Andy Shaw, VP and Managing Director, Australasia, Baker Hughes (Page 2 of 4) 22 Oct 2014

What do you think are the major challenges the oil and gas sector has yet to face in the short and long-term?

For me the greatest challenge and greatest opportunity revolves around Human Capital. Building the experience required to deal with more and more reservoir complexity, where we can no longer support time served as a measure of ability, and where we must rely on the competency of those executing is key to how the sector evolves, and the sustainability of the industry.

Where do you see Australia heading in resources?

Over the next 3-5 years Australia’s resource base, in parallel with the rest of the world, will continue to expand resource plays into that unconventional space – into the rocks that when I was in school we called source or cap rock, and now a reservoir.

What do you believe separates high performing companies from their less successful counterparts?

Two factors.

  1. Adaptability. Accepting change as a normal state and using it as a catalyst for growth rather than a crisis.

  2. 2) Diversity – where our work force is diverse, both from a gender and culture perspective, business strength is measurably better.

How important is research and technology development for service companies in today's industry?

Research and development into innovative and creative technologies has become both the life blood and the domain of successful service companies – it is the source of value creation, and how we help our customer’s meet production and recovery goals.

For more than 100 years we have been pushing the boundaries of what was thought possible in Well Technology, and we continually redefine the technical limits in this sector, as it is at the heart of our customers’ primary interface with and access to the reservoir. We are pursuing growth opportunities in the broad area of production, building on our leadership position in artificial lift and chemicals.

Many of our customers’ challenges in production require a multi-disciplinary approach which has enormous potential for applying Baker Hughes’ diverse technology portfolio.

What is the most significant technological advancement you have experienced in your career to date?

I’d like to pick two technologies to highlight. First, for me, as a wireline engineer, the technology advances that have occurred in our formation sampling and testing capability have been extraordinary. From 26 years ago when taking a few 10 cc pressure tests, and perhaps one sample, on wireline, was a challenge, compared to today when irrespective of conveyance method – either wireline or in a drill string – we are able to take tests and samples to provide estimates for production capability, fluid type and composition, fluid-phase behaviour, production-facility design, and flow assurance. Today we can get a complete description of reservoir fluid type and its behaviour and capture the necessary reservoir fluid sample required for detailed pressure, volume, and temperature analysis.

The Baker Hughes name comes from the inventor of the roller cutter drill bit, Howard Hughes senior, who more than a hundred years ago (in 1909) pioneered our product development. Last year I was amazed to see an innovative and new drilling technology hitting the market in the form of our Kymera hybrid drill bit. It combines roller cones and PDC fixed cutters into a single, patented design that essentially drills much faster in the most complex applications. With the rock-crushing strength and stability of roller cones and the cutting superiority and continuous shearing action of diamond bits, the drill bit survives highly interbedded formations with performance consistency. We’ve been using the Kymera bits here in Australia and seeing great performance.
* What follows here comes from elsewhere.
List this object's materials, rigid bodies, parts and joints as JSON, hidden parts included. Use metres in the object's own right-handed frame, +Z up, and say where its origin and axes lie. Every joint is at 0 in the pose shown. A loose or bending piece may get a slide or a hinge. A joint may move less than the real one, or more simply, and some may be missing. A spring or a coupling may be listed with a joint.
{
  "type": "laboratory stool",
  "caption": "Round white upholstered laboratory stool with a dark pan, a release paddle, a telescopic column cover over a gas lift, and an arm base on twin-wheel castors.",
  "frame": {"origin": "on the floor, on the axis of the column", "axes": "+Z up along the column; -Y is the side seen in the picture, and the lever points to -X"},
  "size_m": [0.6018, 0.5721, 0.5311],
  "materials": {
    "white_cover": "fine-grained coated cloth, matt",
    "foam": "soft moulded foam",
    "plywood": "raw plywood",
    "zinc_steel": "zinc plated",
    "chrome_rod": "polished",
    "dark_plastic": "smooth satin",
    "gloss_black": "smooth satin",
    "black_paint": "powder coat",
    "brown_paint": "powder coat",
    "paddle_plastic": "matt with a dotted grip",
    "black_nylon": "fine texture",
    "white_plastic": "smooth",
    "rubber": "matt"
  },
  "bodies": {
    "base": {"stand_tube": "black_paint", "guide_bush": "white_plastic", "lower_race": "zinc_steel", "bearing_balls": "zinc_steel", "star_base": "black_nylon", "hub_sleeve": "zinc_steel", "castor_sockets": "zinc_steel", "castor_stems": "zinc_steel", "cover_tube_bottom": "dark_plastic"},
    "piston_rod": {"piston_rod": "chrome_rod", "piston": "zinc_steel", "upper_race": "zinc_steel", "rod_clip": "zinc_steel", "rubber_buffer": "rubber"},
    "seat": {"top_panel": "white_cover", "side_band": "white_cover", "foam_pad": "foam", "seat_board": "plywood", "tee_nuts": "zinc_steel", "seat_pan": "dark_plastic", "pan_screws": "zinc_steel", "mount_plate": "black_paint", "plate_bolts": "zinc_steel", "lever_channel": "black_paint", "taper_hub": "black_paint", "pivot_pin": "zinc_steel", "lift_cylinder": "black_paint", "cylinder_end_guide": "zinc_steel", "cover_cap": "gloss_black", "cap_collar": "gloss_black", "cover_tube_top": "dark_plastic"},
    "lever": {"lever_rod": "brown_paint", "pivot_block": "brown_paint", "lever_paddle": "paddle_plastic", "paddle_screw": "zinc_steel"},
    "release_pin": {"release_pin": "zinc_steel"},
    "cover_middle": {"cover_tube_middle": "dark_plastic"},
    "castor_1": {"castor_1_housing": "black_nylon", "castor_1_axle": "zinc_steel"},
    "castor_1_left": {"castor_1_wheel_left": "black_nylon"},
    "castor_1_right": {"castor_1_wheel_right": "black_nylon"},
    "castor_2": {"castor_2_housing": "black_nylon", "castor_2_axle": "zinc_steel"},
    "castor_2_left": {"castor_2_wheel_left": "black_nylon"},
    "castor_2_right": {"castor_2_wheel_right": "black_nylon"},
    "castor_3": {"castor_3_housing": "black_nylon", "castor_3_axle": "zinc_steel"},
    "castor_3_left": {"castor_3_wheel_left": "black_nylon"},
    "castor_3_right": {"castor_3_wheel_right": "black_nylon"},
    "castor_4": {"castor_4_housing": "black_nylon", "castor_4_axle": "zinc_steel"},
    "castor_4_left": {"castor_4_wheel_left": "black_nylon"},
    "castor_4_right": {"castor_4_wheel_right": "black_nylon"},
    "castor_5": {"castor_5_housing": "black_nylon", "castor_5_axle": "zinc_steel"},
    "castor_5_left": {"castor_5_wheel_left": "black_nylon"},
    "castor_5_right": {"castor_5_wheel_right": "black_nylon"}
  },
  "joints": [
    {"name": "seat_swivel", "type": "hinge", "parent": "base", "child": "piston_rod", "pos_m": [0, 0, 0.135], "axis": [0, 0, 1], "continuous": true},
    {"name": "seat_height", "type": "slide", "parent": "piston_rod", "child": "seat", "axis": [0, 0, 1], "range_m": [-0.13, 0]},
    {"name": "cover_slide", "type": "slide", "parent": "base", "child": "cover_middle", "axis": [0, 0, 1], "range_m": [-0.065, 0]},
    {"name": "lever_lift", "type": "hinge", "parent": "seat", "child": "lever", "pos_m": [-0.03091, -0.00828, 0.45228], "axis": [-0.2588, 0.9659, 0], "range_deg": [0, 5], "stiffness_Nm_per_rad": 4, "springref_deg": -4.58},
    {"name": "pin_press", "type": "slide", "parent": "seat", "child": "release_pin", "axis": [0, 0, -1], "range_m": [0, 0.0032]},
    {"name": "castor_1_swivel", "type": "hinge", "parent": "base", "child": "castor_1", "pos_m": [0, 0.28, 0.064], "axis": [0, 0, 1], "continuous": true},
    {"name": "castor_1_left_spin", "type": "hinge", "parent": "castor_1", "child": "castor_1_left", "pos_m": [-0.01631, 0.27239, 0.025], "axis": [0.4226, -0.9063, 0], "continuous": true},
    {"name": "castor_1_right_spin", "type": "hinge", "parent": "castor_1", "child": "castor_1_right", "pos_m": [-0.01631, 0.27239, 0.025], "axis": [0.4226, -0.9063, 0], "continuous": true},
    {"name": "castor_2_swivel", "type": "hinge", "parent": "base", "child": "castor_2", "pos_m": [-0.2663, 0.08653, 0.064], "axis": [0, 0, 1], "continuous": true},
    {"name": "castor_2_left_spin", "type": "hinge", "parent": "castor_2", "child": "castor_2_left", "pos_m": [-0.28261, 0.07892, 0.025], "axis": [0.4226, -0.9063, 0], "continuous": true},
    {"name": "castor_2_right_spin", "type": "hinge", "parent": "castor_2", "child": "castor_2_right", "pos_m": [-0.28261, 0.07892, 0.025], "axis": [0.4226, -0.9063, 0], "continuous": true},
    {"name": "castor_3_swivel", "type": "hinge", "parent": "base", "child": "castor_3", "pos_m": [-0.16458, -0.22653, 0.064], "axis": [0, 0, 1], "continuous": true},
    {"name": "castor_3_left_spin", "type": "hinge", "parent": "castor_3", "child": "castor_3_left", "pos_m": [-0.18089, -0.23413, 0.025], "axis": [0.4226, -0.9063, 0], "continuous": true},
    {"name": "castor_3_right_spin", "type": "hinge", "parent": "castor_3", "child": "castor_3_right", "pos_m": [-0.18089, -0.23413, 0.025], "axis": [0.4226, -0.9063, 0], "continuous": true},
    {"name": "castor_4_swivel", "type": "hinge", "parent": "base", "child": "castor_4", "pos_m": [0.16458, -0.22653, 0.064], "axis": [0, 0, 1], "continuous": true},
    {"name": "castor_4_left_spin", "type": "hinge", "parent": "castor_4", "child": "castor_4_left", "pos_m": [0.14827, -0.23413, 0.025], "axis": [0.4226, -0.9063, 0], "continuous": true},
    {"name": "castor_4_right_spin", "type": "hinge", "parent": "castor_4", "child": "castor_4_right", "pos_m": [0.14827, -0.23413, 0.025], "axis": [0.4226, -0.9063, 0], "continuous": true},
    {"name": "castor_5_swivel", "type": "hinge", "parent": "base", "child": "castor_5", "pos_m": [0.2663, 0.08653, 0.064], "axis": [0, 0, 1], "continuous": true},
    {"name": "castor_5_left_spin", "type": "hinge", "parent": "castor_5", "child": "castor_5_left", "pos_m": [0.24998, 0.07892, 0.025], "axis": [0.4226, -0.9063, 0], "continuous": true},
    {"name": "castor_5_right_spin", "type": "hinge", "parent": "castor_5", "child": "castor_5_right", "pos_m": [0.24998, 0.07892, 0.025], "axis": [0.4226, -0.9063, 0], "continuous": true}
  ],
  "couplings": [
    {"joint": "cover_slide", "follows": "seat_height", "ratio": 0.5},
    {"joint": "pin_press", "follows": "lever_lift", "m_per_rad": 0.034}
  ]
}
What technology will provide the next step change—in your opinion?

There really is no one technology that will provide a step change – I could list 20 – but I'll pick one example.

We are just introducing an electrical submersible pumping, or ESP, system that passes through tight radius curves to improve production - designed to pass through the bend section in deviated and horizontal wells. This industry-first technology will allow users to improve production because you can install the ESP system deeper in the wellbore, closer to the producing zone.